Of course, in relation to the duty to avoid conflicts of interest, it has long been recognised that a director should not be able to get round his obligations through the simple expedient of resigning from office before taking steps to exploit the company’s information or opportunities. However, the analysis in such cases is not that the fiduciary duty continued after the resignation, but that a breach of fiduciary duty prior to or at the termination of the relationship resulted in a liability to account for a profit which was realised after the termination of the relationship but causally connected to the breach (Rix LJ in Foster Bryant at para 69; Cockerill J in Recovery Partners at paras 75 and 76). That is why, as a matter of common law, it was important to establish that the director’s resignation was prompted or influenced by the wish to acquire the opportunity for himself.
The reason why the judge felt unable to adopt the same approach was the terms of s 170(2) itself. In dealing with the application of the conflict of interests doctrine to former directors, s 170(2) states: ‘A person who ceases to be a director continues to be subject’ to s 175. The judge considered that the use of the word ‘continues’ meant that he was constrained to depart from the reasoning that applied as a matter of common law and to conclude instead that a breach of the no conflict rule could be founded on acts which took place after a director had resigned his directorship.
The ramifications of this construction are significant. In short, the need to link the profit that the company is seeking to claim from its former director with some conduct of that former director when he was in office no longer applies; all that is required under the express terms of s 170(2) is that the former director became ‘aware’ of the property, information or opportunity in question at a time when he was a director.
The judge recognised that his interpretation might be said to threaten “the delicate balance” between, on the one hand, upholding fiduciary duties, and, on the other, avoiding a regime which acts as a restraint on trade.
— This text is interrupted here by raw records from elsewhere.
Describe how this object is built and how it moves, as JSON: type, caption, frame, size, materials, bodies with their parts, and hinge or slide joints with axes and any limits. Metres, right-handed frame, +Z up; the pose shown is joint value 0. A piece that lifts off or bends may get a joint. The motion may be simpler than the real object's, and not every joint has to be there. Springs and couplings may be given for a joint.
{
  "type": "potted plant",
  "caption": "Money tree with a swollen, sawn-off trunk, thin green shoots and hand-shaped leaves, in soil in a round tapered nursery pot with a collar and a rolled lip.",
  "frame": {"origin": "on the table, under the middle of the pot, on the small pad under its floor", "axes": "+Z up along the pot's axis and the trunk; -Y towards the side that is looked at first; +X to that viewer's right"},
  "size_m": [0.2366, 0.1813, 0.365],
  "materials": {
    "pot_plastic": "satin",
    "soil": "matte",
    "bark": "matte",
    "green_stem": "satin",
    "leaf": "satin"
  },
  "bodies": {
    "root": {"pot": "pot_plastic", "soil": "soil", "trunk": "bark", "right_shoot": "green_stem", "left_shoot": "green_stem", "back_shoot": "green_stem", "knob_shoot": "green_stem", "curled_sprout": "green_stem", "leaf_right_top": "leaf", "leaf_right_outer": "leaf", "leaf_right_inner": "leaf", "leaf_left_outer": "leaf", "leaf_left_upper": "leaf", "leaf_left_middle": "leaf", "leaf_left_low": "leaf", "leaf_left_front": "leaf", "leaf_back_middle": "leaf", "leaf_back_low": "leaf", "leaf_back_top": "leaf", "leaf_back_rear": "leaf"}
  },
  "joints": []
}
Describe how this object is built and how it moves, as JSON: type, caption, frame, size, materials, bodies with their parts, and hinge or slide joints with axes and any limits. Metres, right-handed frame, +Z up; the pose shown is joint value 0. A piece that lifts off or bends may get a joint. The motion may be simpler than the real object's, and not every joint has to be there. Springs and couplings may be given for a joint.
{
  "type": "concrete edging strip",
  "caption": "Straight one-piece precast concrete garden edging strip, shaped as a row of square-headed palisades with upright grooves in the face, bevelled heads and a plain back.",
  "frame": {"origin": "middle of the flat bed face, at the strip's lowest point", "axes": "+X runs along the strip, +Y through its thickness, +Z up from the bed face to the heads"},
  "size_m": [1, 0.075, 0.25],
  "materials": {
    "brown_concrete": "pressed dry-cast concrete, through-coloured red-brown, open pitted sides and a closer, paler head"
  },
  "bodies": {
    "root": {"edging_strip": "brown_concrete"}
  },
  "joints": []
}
However, he expressed confidence that this would not be the case for two reasons:
- first, he pointed to the requirement that the former director had to have become aware of the “property, information or opportunity” at a time when he was a director, and, moreover, those terms had to be construed in accordance with existing case law so that, notably, the opportunity would have to have been a “maturing business opportunity” for the provisions to be engaged; and
- second, it would still be necessary for the court to conduct a “merits-based assessment” in determining whether a breach of duty had occurred and the consequences of that breach, which might include taking into account the nature of any pre-resignation and post-resignation conduct.
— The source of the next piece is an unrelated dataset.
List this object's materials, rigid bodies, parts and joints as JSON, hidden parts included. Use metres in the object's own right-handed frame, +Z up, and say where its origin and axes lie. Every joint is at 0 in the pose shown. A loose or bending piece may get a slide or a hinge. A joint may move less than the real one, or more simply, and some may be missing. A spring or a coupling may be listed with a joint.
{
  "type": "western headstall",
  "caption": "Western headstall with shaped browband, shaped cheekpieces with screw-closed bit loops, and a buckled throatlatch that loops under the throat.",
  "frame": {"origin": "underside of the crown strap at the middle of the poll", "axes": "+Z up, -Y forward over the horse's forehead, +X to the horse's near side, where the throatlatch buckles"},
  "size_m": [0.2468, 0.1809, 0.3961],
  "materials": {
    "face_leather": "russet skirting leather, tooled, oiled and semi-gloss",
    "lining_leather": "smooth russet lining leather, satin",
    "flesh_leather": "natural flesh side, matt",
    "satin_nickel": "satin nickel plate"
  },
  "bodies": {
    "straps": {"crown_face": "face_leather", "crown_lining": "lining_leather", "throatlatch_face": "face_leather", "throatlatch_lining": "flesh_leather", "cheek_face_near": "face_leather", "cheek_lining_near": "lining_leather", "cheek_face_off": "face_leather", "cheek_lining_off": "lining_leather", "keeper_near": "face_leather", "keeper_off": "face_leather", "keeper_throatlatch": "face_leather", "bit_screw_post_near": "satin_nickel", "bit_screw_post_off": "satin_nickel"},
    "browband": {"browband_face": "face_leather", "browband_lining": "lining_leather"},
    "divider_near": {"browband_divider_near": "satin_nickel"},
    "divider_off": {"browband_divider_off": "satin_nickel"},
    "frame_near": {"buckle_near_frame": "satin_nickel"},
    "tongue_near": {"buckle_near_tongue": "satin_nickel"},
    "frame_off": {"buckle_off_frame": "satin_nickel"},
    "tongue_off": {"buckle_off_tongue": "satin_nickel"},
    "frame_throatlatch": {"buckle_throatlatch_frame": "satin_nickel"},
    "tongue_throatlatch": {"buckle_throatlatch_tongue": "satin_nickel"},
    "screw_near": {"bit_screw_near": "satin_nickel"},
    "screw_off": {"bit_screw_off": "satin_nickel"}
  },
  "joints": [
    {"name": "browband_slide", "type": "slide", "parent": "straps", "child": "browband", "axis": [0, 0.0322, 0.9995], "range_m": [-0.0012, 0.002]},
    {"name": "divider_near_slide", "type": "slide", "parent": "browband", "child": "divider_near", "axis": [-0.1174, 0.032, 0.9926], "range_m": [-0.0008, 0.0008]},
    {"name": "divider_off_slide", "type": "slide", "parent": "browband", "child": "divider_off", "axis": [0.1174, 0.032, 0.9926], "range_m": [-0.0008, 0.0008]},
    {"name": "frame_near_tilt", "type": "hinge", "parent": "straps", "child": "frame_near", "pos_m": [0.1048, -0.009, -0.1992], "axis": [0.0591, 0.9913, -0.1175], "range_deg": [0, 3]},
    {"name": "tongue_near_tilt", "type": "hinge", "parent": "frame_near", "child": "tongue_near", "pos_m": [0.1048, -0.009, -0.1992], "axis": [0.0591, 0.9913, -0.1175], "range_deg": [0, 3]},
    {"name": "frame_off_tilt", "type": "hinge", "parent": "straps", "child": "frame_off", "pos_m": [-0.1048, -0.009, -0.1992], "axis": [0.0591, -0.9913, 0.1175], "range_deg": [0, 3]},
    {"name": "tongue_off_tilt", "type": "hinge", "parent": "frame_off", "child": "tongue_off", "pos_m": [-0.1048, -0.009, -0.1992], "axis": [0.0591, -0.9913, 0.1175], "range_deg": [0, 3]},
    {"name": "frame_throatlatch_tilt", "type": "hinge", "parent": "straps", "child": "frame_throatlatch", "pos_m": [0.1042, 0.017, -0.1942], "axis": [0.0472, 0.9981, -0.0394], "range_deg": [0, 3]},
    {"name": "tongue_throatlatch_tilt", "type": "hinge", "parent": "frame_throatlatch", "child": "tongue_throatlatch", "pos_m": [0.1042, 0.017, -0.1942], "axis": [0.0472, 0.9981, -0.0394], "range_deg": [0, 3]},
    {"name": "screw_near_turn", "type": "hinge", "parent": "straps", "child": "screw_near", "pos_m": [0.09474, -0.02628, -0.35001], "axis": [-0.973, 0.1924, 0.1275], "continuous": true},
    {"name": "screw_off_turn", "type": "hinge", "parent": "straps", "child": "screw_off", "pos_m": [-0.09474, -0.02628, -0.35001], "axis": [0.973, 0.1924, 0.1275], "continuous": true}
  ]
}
In relation to business opportunities, it is obviously correct that the restriction of the application of the duty to opportunities that were “maturing” at the time of the former director’s resignation would still operate as a limit on the scope of the duty, if, as the judge held, the duty continued after resignation. However, for the judge to have found otherwise would have represented an even more significant extension of the scope of the duty to avoid conflicts of interests as it applies to former directors. Moreover, as a matter of policy, the question remains as to why a former director should not be allowed to pursue an opportunity, even one that was “maturing” during his directorship, if it is the case that his resignation was not in any way influenced by a desire to do so. In such a case, it is reasonable to contend that the regulation of the ability to exploit opportunities should be within the realm of contract, and restrictive covenants, as opposed to being a matter of the law of directors’ duties.
The other key point is that it is much more difficult to understand how the existing case law could operate to limit the ramifications of the judge’s decision when dealing purely with information. Thus, whilst the notion of a maturing business opportunity is reasonably well-developed as a means of defining the kind of opportunity which would be covered by the duty to avoid conflicts of interest as a matter of common law, it is much more difficult to discern in the case law any equivalent limiting factor that might apply when dealing just with information. On the judge’s analysis, it is entirely uncertain where the line is to be drawn between information that a former director is allowed to exploit after his resignation and information which he is duty-bound not to exploit. It would seem that this is where the “merits-based assessment” referred to by the judge would be called in aid, but that is inherently vague.
In the result, considerable uncertainty has been introduced into the scope of the duty to avoid conflicts of interest as it applies to former directors, particularly in relation to the exploitation of information. Again, it may reasonably be argued that these are matters more properly to be regulated by contract or under the established principles concerning the equitable duty of confidence. Indeed, in the present case, the same facts as gave rise to a breach by Mr Burnell of the extended duty that he continued to owe as a former director under s 175 also were held to have put him in breach of a duty of confidence.
Ultimately, it is questionable whether the judge needed to find as he did regarding the construction of s 170(2). As indicated above, he considered that his finding that a former director remained under a continuing duty under s 175, so that a breach could be established on the basis of post-resignation conduct alone, was “an inevitable result of the codification”. However, given the ramifications referred to above and the requirement under s 170(4) to have regard to the corresponding common law rules and equitable principles, and absent any indication of any legislative intention to extend the scope of the duty in relation to former directors, it is suggested that a more nuanced interpretation of the provision would have been permissible. Specifically, the words ‘continues to be subject’ could have been taken merely to encapsulate the concept, established under common law, that the duty to avoid conflicts of interests cannot be circumvented by resigning from office.